They have survived many scrapes: they once escaped from Spain disguised as a dancing bear (Aubrey) and its handler (Maturin). Aubrey tolerates Maturin's eccentricity, on one occasion affecting nonchalance when the doctor stashes 60,000 bees in the officers' communal cabin. 'What a good friend you are to Aubrey,' someone remarks. 'Oh, I sew his ears on from time to time,' Maturin replies.
The seeds for Aubrey and Maturin were sown in the mid-Fifties when O'Brian wrote two linked novels about Anson's 1740s circumnavigation of the globe, featuring a prototype of their friendship. His interest in that voyage began in childhood. 'I must tell you something. I was a sadly sickly little boy. I scarcely went to school. I was . . . ill. I spent a lot of time in bed in a great house, In the cellar was a chest full of Gentlemans Magazine (the 18th century publication which had Doctor Johnson on its staff). All in very sound condition, And I read in their entirety the reports that slowly came through and then the aunts that followed of Anson's noble voyage.'
O'Brian was born in Ireland in 1914 to a family of some distinction. His mother died when he was young, and he came to England. He sailed a great deal to allay the effects of his illness, a lung complaint, and has strong memories of prep school in Torbay. 'The Atlantic Fleet used to gather and King George would come down to review them. The destroyers would tear along. Four funnels they had, with black smoke streaming from them.'
He took up writing in the Thirties, in Paris and Chelsea, working in the British Library seated in Karl Marx's chair. According to a recent profile in the New York Times, he was unfit for active service during the war, so drove an ambulance during the Blitz and then worked in an intelligence unit alongside the French Resistance.

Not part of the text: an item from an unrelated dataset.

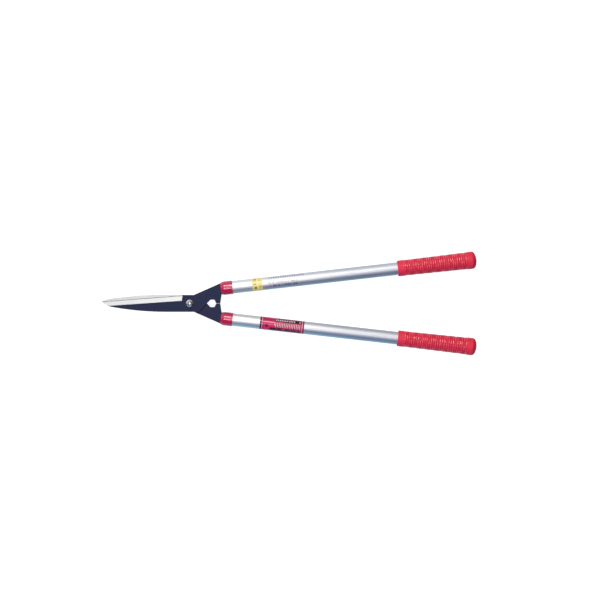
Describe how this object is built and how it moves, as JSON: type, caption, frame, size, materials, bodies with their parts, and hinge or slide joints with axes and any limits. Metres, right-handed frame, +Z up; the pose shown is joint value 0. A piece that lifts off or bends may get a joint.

After the war he went to live in Wales, the setting for Testimonies, the only one of his early novels he considers worth republishing (it comes out later this year). It tells the story of the doomed love between an academic and a farmer's wife and is full of vivid descriptions of mountainous landscapes. (There is also, in passing, a character called Maturin.)
In 1949, O'Brian and his wife moved to a one-bedroom house, approached along a dry river bed, in the Roussillon region of southern France. Since then he has lived by his pen, publishing some 21 novels, four story collections, the Picasso biography and one of the 18th century naturalist Joseph Banks.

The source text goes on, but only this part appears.